Breathing in Mystery

The AQI on your phone typically comes from a monitoring station designed to represent air quality across several kilometres of the city. It has no idea what's happening at the traffic signal you're standing at. Air quality on one side of a street can be dramatically different from the other. “There is no street-level intelligence; there is no hyper-local intelligence anywhere,” emphasizes Shailesh.

Building Securio involved identifying the pollutants that dominate Indian streets, which are mostly particulate matter (PM), CO, and NO₂.  Working backwards from there, the device’s AQI readings were engineered to match those of existing monitoring systems by implementing a similar sensor stack. This way, Securio's readings are directly comparable to the AQI you see on your phone, except they're measured at your face.

Some adoption later, as more units move through a city, there’s something bigger planned. Every mask sends AQI and GPS data to the cloud, and at scale, this makes up a detailed pollution map. Shailesh explained the Data as a Service (DaaS) angle by noting that this data could be licensed to Google if they wanted to layer it onto their maps. Food delivery apps can use this data to route their workers away from areas where pollutants are high. For people in general, this means that “instead of just being on the fastest route, they will be on the safest route.”

Filtering What Matters

Securio is designed to feature:  

  • PM filtration 
  • Allergen filtration
  • VOC filtration
  • CO₂ exhaust venting
  • 300-hours of life 
  • Posture monitoring
  • Skin-temperature monitoring
  • SOS alerting

Filters in the market can’t take into account the environment of someone wearing a mask. If it’s rated for seven days, it assumes the same seven days for everyone, whether you spent them indoors or standing at a busy signal.

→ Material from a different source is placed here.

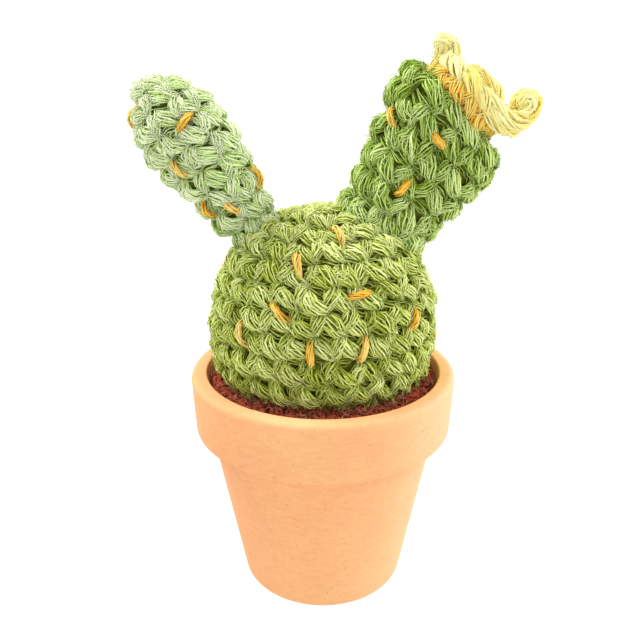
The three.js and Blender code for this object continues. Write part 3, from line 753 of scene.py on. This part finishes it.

Securio tracks degradation against actual AQI exposure and tells you through an app when it's time for a replacement. The laser-based PM sensor is active the moment you switch the device on. However, the sensors for CO and NO₂ require a brief warm-up, and this is flagged by the app on startup. Posture tracking is accomplished using a gyroscope. The feature exists because a good posture dramatically improves breathing efficiency and capacity.

Making Data Useful 

“Sometimes you will feel your sensors are not working right, but it might not be your sensors. It might not be the combination of your sensors and everything. It might be your design,” Shailesh explained while speaking about sensor integration challenges. “We need to put the air pockets for ourselves, for our sensors to breathe in, right, and to give us the right values so that it can be trusted.” He also emphasized the number of iterations it took to get the whole system working together. The Adevair team tested Securio in various everyday situations. They mounted it on auto-rickshaws, on bikes, even on themselves while commuting, because factors like airflow and humidity affect how sensors behave.

When in operation, the data collected by the mask is processed on-device. A low-power controller aggregates and filters raw data before anything reaches your phone or the cloud, sending updates only when something meaningful changes. What lands in the app is stuff like real-time AQI, ambient temperature, humidity, skin temperature, heat stroke risk advisories, which are already processed, not a raw feed.

Ten Units and Counting

Building Securio has been a bootstrapped journey that’s currently in the MVP stage. There are ten units of it out in the world; three with employees, the rest with beta testers across Pune, Bangalore, and Delhi. The feedback coming back isn't just about readings. It's about comfort: whether the mask is too heavy, whether it fogs glasses, whether the fit is airtight. All of it goes into the move from 3D-printed prototypes to injection-moulded production. If everything goes as planned, Securio is expected to hit the market in the last week of August this year.